Al comienzo de su turno como oradora, la señora Rojkés señaló que los perdedores no tienen “la grandeza de reconocer que han perdido”. Agregó: “No son gente de bien”. De allí en más, Rojkés subió el tono con gran nerviosismo y dirigiéndose a la radical Elías le espetó: “Esta mujer que se tira de virgen y se disfraza por ahí. También voy a hablar de violencia contra la mujer, de la cual ella es víctima. A pesar de todo el maltrato que usted ha sufrido y que le encanta, porque la violencia se da de a dos y que usted la practica, como en un matrimonio de violentos y golpeados”.
Por suerte, el jefe de la bancada cristinista, Miguel Pichetto, clausuró definitivamente algo que nunca fue un debate ni un esclarecimiento y envió a comisión el texto que había redactado la oposición.
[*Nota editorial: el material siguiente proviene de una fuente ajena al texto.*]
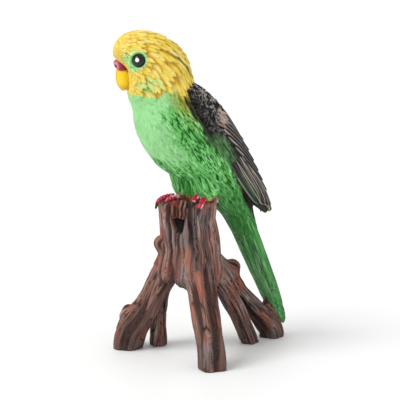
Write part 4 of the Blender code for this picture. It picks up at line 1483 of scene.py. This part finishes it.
@dataclass
class Stump:
    """Trunk and spreading roots as one barked skin."""

    voxel: float = 0.32
    top_radius: float = 9.2
    waist_radius: float = 9.0
    base_radius: float = 10.6
    underside: float = 22.6
    trunk_ridges: int = 9
    trunk_ridge_depth: float = 0.30
    root_ridges: int = 5
    root_ridge_depth: float = 0.32
    lip_inset: float = 1.5
    chart_end: float = 31.0
    heart_height: float = 44.6
    heart_place: float = -0.1528
    cleft_place: float = 0.040
    pits: tuple = (
        ((-1.7, -9.9, 36.6), (1.5, 1.7, 1.9), 1.0),
        ((8.8, 3.2, 52.3), (1.0, 1.0, 1.0), 1.1),
        ((-13.4, -16.4, 12.6), (1.2, 1.2, 1.4), 0.7),
    )
    furrow_depth: float = 0.60
    crack_depth: float = 0.50

    def limbs(self) -> list:
        """The trunk and then the roots, each as a list of stations along its line.

        Returns:
            Lists of x, y, z, half width and half depth.
        """
        profile = [
            (self.underside + 0.6, 0.5, 0.0), (self.underside + 0.7, 6.0, 0.2),
            (self.underside + 1.3, self.base_radius - 1.1, 0.3),
            (self.underside + 3.2, self.base_radius - 0.2, 0.5),
            (self.underside + 6, self.base_radius, 0.6),
            (self.underside + 11, self.base_radius - 0.8, 0.9),
            (PERCH - 13, self.waist_radius + 0.3, 0.5), (PERCH - 7, self.waist_radius, -0.2),
            (PERCH - 2.0, self.top_radius + 0.2, -0.2), (PERCH - 0.6, self.top_radius - 0.4, -0.2),
            (PERCH, 5.0, -0.2), (PERCH + 0.1, 0.5, -0.2),
        ]
        made = [[(*(LEAN * lean), z, r, r) for z, r, lean in profile]]
        for points in ROOTS.values():
            foot = points[-1]
            made.append([(*p, p[3]) for p in points]
                        + [(foot[0] * 1.02, foot[1] * 1.02, -3.0, foot[3] * 0.8, foot[3] * 0.8)])
        return made

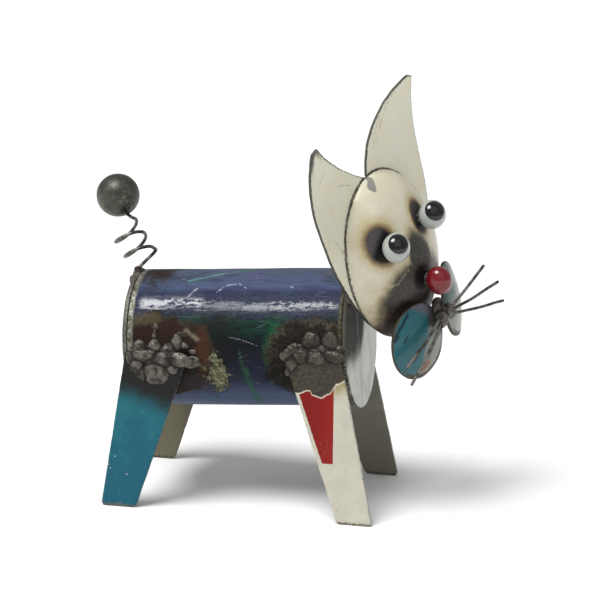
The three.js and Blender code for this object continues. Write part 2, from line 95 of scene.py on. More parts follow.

De política no se habló. Vergonzosamente se chismorrearon sorprendentes intimidades. Eso no justifica el sueldo de legislador, de ninguna manera. El de Rojkés fue un discurso de una mujer alterada, que no sabe ni nunca aprendió a intercambiar opiniones con alguien que piensa distinto o tiene distintos ideales. Sin duda, la señora Rojkés no pude ocultar una formación política autoritaria. Una participación que supo desfilar por distintos partidos hasta recalar en el peronismo feudal, donde nadie puede discutirle. Y que ahora sirve como botón de muestra de un Parlamento que está aceptando su propia caída en la consideración pública.